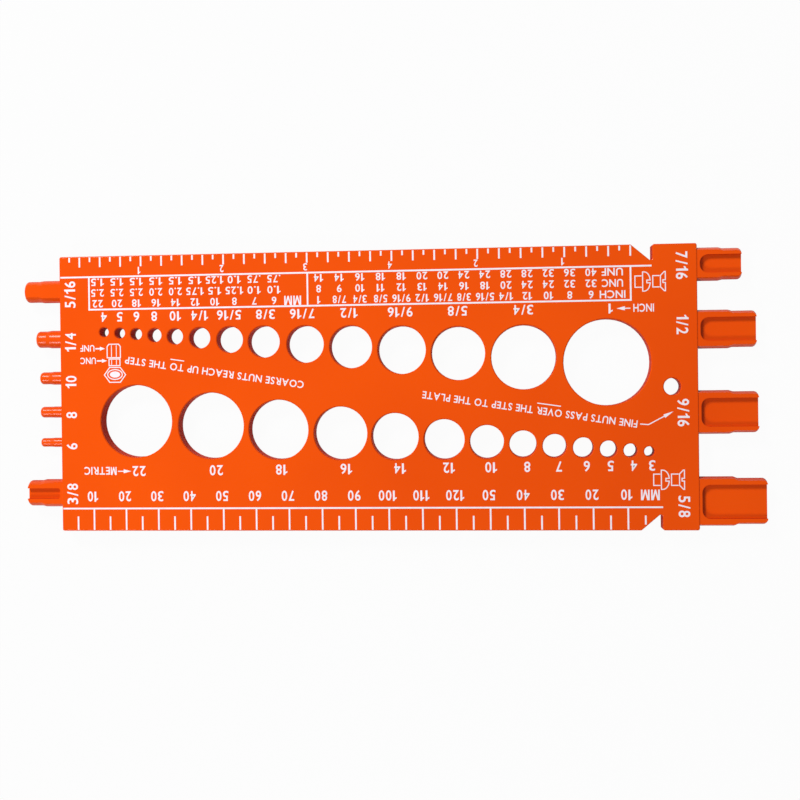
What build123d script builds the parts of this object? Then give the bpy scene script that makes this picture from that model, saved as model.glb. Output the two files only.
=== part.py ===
from build123d import *
import os
from collections import namedtuple

# Thread gauge: one moulded plate with a row of inch holes, a row of metric holes,
# a ruler along each long edge, and stepped posts for checking nuts on both ends.
# The zero end of both rulers is the low X end, and +Z leaves the marked face.

INCH = 25.4

# Plate
plate_width = 83.5
plate_thickness = 6.0
corner_radius = 0.6
edge_radius = 0.3
rim_bevel = 0.25

# Each ruler ends at the wall of a slanted notch
inch_ruler_length = 7 * INCH
metric_ruler_length = 180.0
notch_length = 6.2
notch_depth = 5.3

# The end block that carries the large posts stands past the longer ruler
end_block_length = 10.5
plate_length = max(inch_ruler_length, metric_ruler_length) + end_block_length

# Gauge holes: diameter, and distance of the centre from the zero end
Hole = namedtuple("Hole", "diameter x")
metric_holes = [
    Hole(22.0, 23.4),
    Hole(20.0, 46.4),
    Hole(18.0, 67.0),
    Hole(16.0, 85.7),
    Hole(14.0, 102.0),
    Hole(12.0, 116.6),
    Hole(10.0, 129.2),
    Hole(8.0, 139.8),
    Hole(7.0, 149.0),
    Hole(6.0, 157.3),
    Hole(5.0, 164.6),
    Hole(4.0, 170.9),
    Hole(3.0, 176.3),
]
inch_holes = [
    Hole(0.112 * INCH, 13.7),
    Hole(0.125 * INCH, 18.6),
    Hole(0.138 * INCH, 23.7),
    Hole(0.164 * INCH, 29.4),
    Hole(0.190 * INCH, 35.7),
    Hole(1 / 4 * INCH, 43.3),
    Hole(5 / 16 * INCH, 52.5),
    Hole(3 / 8 * INCH, 62.9),
    Hole(7 / 16 * INCH, 75.4),
    Hole(1 / 2 * INCH, 89.1),
    Hole(9 / 16 * INCH, 104.3),
    Hole(5 / 8 * INCH, 121.0),
    Hole(3 / 4 * INCH, 140.3),
    Hole(1 * INCH, 164.5),
]

# Each row of holes follows a straight line that falls towards the far end.
# The metric row is placed from the low edge and the inch row from the high one.
metric_row_y = 33.2
metric_row_fall = 0.0664
inch_row_inset = 23.1
inch_row_fall = 0.0739

# Hole for hanging the gauge up, beside the far end
hang_diameter = 5.0
hang_end_inset = 7.4
hang_hole_y = 41.9
hang_hole = Hole(hang_diameter, plate_length - hang_end_inset)

# Posts: the tip takes a coarse nut and the wider base a fine one.
# The highest post of each end is placed from the high edge, the others from the low one.
first_small_post_inset = 10.4
first_large_post_inset = 6.0
Post = namedtuple("Post", "tip base length base_length y")
small_posts = [
    Post(6.40, 6.78, 11.2, 6.3, plate_width - first_small_post_inset),
    Post(4.98, 5.36, 8.0, 4.2, 58.5),
    Post(3.68, 3.96, 7.2, 3.6, 46.6),
    Post(3.30, 3.40, 7.2, 3.6, 36.2),
    Post(2.64, 2.82, 7.2, 3.6, 26.9),
]
cored_small_post = Post(7.80, 8.38, 11.0, 6.3, 11.4)
large_posts = [
    Post(9.14, 9.73, 12.8, 6.9, plate_width - first_large_post_inset),
    Post(10.60, 11.30, 16.8, 9.5, 58.5),
    Post(11.99, 12.75, 17.2, 9.6, 34.3),
    Post(13.39, 14.35, 19.4, 10.6, 8.3),
]
post_root = 3.0
step_slope = 1.2
small_tip_radius = 1.0
large_tip_radius = 1.1
flat_setback = 0.25

# Recesses that lighten the wide posts, on both faces, open at the tip
recess_depth = 1.5
recess_start = 0.8
small_recess_corner = 0.6
large_recess_corner = 2.4
small_rib = 2.6
large_rib = 2.2

# Printed marks on the top face
ink_thickness = 0.05
line_width = 0.6
metric_line_y = 6.8
metric_step = 5.0
metric_short_tick = 4.4
inch_line_inset = 6.3
inch_step = INCH / 8
inch_short_tick = 1.7
inch_long_tick = 3.3
table_start = 9.0
table_end = 171.7
table_divider = 76.3
table_height = 9.9

post_axis_z = plate_thickness / 2
left_reach = max(post.length for post in [*small_posts, cored_small_post])
right_reach = max(post.length for post in large_posts)


def row_y(hole, row, start_y, fall):
    """Height of a hole's centre on its row's sloping line."""
    return start_y - fall * (hole.x - row[0].x)


def make_outline():
    """The plate from above, with a slanted notch at the end of each ruler."""
    points = [
        (0, 0),
        (metric_ruler_length - notch_length, 0),
        (metric_ruler_length, notch_depth),
        (metric_ruler_length, 0),
        (plate_length, 0),
        (plate_length, plate_width),
        (inch_ruler_length, plate_width),
        (inch_ruler_length, plate_width - notch_depth),
        (inch_ruler_length - notch_length, plate_width),
        (0, plate_width),
    ]
    outline = make_face(Polyline(*points, close=True))
    return fillet(outline.vertices(), corner_radius)


def cut_holes(plate):
    """Both rows of gauge holes and the hanging hole, with bevelled rims."""
    inch_row_y = plate_width - inch_row_inset
    centres = [(hole, row_y(hole, metric_holes, metric_row_y, metric_row_fall)) for hole in metric_holes]
    centres += [(hole, row_y(hole, inch_holes, inch_row_y, inch_row_fall)) for hole in inch_holes]
    centres.append((hang_hole, hang_hole_y))
    for hole, y in centres:
        radius = hole.diameter / 2
        bore = Cylinder(radius, plate_thickness, align=(Align.CENTER, Align.CENTER, Align.MIN))
        plate -= Pos(hole.x, y, 0) * bore
    rims = plate.edges().filter_by(GeomType.CIRCLE).filter_by(
        lambda edge: edge.is_closed and edge.radius > 2 * corner_radius
    )
    return chamfer(rims, rim_bevel)


def make_plate():
    plate = extrude(make_outline(), plate_thickness)
    faces = [plate.faces().sort_by(Axis.Z)[0], plate.faces().sort_by(Axis.Z)[-1]]
    plate = fillet([edge for face in faces for edge in face.outer_wire().edges()], edge_radius)
    return cut_holes(plate)


def make_post(post, tip_radius):
    """A stepped round post along +X from the plate's end, flat where it is wider than the plate."""
    base = post.base / 2
    tip = post.tip / 2
    points = [
        (-post_root, 0),
        (-post_root, base),
        (post.base_length - step_slope / 2, base),
        (post.base_length + step_slope / 2, tip),
        (post.length, tip),
        (post.length, 0),
    ]
    profile = make_face(Polyline(*points, close=True))
    corner = profile.vertices().sort_by(lambda vertex: vertex.X + vertex.Y)[-1]
    profile = fillet(corner, min(tip_radius, 0.6 * tip))
    solid = revolve(profile, Axis.X)
    return solid & Box(4 * post.length, 2 * post.base, plate_thickness - 2 * flat_setback)


def cut_recess(solid, post, rib, corner_size):
    """Sink a round-cornered pocket into both faces, running out through the tip."""
    width = post.base - 2 * rib
    run = 2 * post.length
    pocket = Pos(recess_start + run / 2, 0) * Rectangle(run, width)
    corners = pocket.vertices().sort_by(Axis.X)[:2]
    pocket = fillet(corners, min(corner_size, 0.49 * width))
    face_z = plate_thickness / 2 - flat_setback
    cutter = extrude(pocket, recess_depth + flat_setback)
    solid -= Pos(0, 0, face_z - recess_depth) * cutter
    solid -= Pos(0, 0, -face_z + recess_depth) * mirror(cutter, Plane.XY)
    return solid


def place_right(solid, post):
    return Pos(plate_length, post.y, post_axis_z) * solid


def place_left(solid, post):
    return Pos(0, post.y, post_axis_z) * Rot(0, 0, 180) * solid


def make_gauge():
    gauge = make_plate()
    for post in small_posts:
        gauge += place_left(make_post(post, small_tip_radius), post)
    cored = make_post(cored_small_post, small_tip_radius)
    cored = cut_recess(cored, cored_small_post, small_rib, small_recess_corner)
    gauge += place_left(cored, cored_small_post)
    for post in large_posts:
        solid = cut_recess(make_post(post, large_tip_radius), post, large_rib, large_recess_corner)
        gauge += place_right(solid, post)
    return gauge


def bar(x_low, x_high, y_low, y_high):
    """One printed stroke on the top face."""
    stroke = Box(x_high - x_low, y_high - y_low, ink_thickness, align=(Align.MIN, Align.MIN, Align.MIN))
    return Pos(x_low, y_low, plate_thickness) * stroke


def upright(x, y_low, y_high):
    return bar(x - line_width / 2, x + line_width / 2, y_low, y_high)


def level(x_low, x_high, y):
    return bar(x_low, x_high, y - line_width / 2, y + line_width / 2)


def metric_marks():
    """A line with a tick every 5 mm; each tick on a ten reaches the line."""
    marks = [level(edge_radius, metric_ruler_length, metric_line_y)]
    notch_start = metric_ruler_length - notch_length
    for number in range(1, int(metric_ruler_length / metric_step)):
        x = number * metric_step
        top = metric_line_y if number % 2 == 0 else metric_short_tick
        slant = max(0, x - notch_start + line_width) * notch_depth / notch_length
        marks.append(upright(x, slant + edge_radius, top))
    return marks


def inch_marks():
    """A line with a tick every eighth of an inch, longer on the quarters."""
    line_y = plate_width - inch_line_inset
    marks = [level(edge_radius, inch_ruler_length - edge_radius, line_y)]
    last = inch_ruler_length - notch_length
    for number in range(1, int(last / inch_step) + 1):
        reach = inch_long_tick if number % 2 == 0 else inch_short_tick
        marks.append(upright(number * inch_step, plate_width - reach, plate_width - edge_radius))
    return marks


def table_marks():
    """The frame of the pitch table, hung from the inch ruler's line."""
    line_y = plate_width - inch_line_inset
    foot_y = line_y - table_height
    sides = [upright(x, foot_y, line_y) for x in (table_start, table_divider, table_end)]
    return [level(table_start, table_end, foot_y), *sides]


def make_marks():
    strokes = [*metric_marks(), *inch_marks(), *table_marks()]
    first, *others = strokes
    return first.fuse(*others)


# The origin is under the middle of the whole gauge, posts included
middle = Pos(-(plate_length + right_reach - left_reach) / 2, -plate_width / 2, 0)

os.makedirs("parts", exist_ok=True)
export_step(middle * make_gauge(), "parts/gauge_plate.step")
export_step(middle * make_marks(), "parts/ruler_marks.step")
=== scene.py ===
import math
import bmesh
import bpy
from collections import namedtuple
from mathutils import Matrix, Vector


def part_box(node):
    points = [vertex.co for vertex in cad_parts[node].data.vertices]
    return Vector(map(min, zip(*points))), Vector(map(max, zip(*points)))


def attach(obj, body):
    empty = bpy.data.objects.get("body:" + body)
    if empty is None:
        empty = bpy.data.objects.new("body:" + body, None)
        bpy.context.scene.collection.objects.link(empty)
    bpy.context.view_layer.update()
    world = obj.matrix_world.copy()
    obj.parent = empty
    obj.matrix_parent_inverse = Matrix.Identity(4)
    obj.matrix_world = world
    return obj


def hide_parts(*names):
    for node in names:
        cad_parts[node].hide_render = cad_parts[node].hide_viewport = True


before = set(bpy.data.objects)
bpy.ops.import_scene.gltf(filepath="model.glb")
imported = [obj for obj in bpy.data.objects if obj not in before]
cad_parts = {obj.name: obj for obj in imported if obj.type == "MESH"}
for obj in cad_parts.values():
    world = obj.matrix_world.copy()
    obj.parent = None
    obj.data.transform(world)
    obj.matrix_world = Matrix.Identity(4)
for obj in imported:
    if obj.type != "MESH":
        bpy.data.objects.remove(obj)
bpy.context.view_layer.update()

MM = 0.001
INCH = 25.4

# Plate, in millimetres from its zero corner: the zero end of the rulers, on the metric side
plate_width = 83.5
edge_radius = 0.3
metric_length = 180.0
inch_length = 7 * INCH
notch_length = 6.2
notch_depth = 5.3
plate_low, plate_high = [Vector(corner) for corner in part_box("gauge_plate")]
marks_low = Vector(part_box("ruler_marks")[0])
zero_corner = Vector((marks_low.x - edge_radius * MM, plate_low.y, plate_high.z))

# Ink
ink_height = 0.05
line_width = 0.5
half_line = line_width / 2
thin_line = 0.3

# Ruler lines and ticks
metric_step = 5.0
metric_line_y = 6.8
metric_short_tick = 4.4
inch_step = INCH / 8
inch_line_inset = 6.3
inch_line_y = plate_width - inch_line_inset
inch_short_tick = 1.7
inch_long_tick = 3.3

# Ruler numbers: most count up from the zero end, and the last few count back from the shoulder
metric_number_step = 10
metric_numbers_up = 12
metric_numbers_back = 5
metric_number_height = 3.1
metric_number_y = 10.4
metric_number_shift = 0.4
metric_unit_x = 176.4
inch_numbers_up = 4
inch_numbers_back = 2
inch_number_height = 2.2
inch_number_inset = 4.6
inch_number_y = plate_width - inch_number_inset
inch_number_shift = 0.5

# Pitch table, hung from the inch ruler's line: rows of fine pitches, coarse pitches and sizes
table_start = 9.0
table_divider = 76.3
table_end = 171.7
table_height = 9.9
table_foot_y = inch_line_y - table_height
table_first_row = 1.65
table_row_step = 3.28
metric_column_x = 11.9
metric_column_step = 6.03
metric_rows = [
    "1.5 1.5 1.5 1.5 1.5 1.5 1.25 1.0 .75 .75",
    "2.5 2.5 2.5 2.0 2.0 1.75 1.5 1.25 1.0 1.0",
    "22 20 18 16 14 12 10 8 7 6",
]
inch_column_x = 79.7
inch_column_step = 6.18
inch_rows = [
    "14 14 16 18 18 20 20 24 24 28 28 32 36 40 UNF",
    "8 9 10 11 12 13 14 16 18 20 24 24 32 32 UNC",
    "1 7/8 3/4 5/8 9/16 1/2 7/16 3/8 5/16 1/4 12 10 8 6 INCH",
]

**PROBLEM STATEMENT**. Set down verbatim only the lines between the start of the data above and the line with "plate_length = max(inch_ruler_length, metric_ruler_length)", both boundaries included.

**REPLY TO THE EXERCISE**.
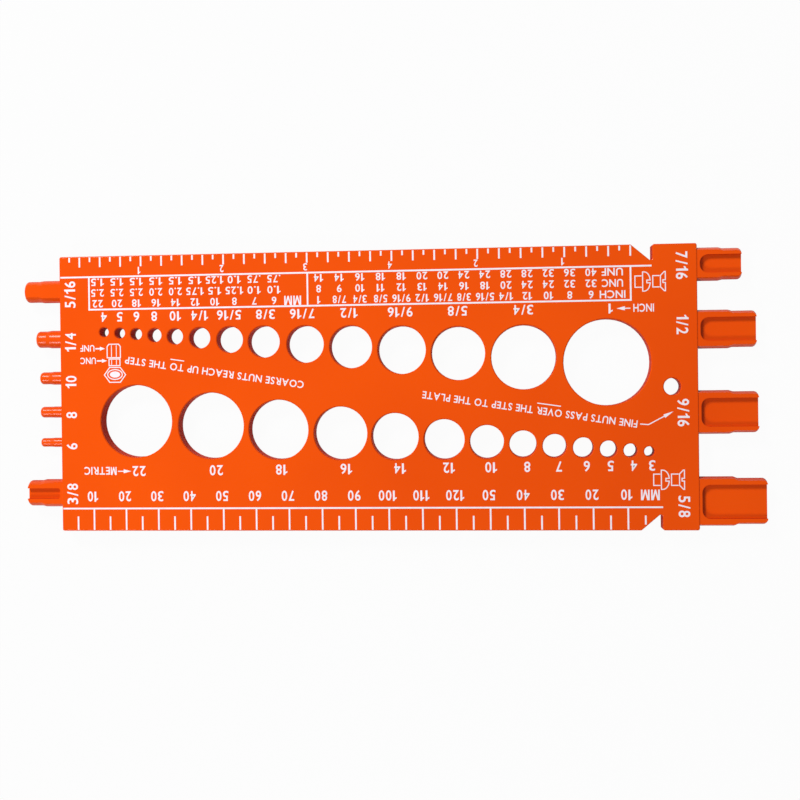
What build123d script builds the parts of this object? Then give the bpy scene script that makes this picture from that model, saved as model.glb. Output the two files only.
=== part.py ===
from build123d import *
import os
from collections import namedtuple

# Thread gauge: one moulded plate with a row of inch holes, a row of metric holes,
# a ruler along each long edge, and stepped posts for checking nuts on both ends.
# The zero end of both rulers is the low X end, and +Z leaves the marked face.

INCH = 25.4

# Plate
plate_width = 83.5
plate_thickness = 6.0
corner_radius = 0.6
edge_radius = 0.3
rim_bevel = 0.25

# Each ruler ends at the wall of a slanted notch
inch_ruler_length = 7 * INCH
metric_ruler_length = 180.0
notch_length = 6.2
notch_depth = 5.3

# The end block that carries the large posts stands past the longer ruler
end_block_length = 10.5
plate_length = max(inch_ruler_length, metric_ruler_length) + end_block_length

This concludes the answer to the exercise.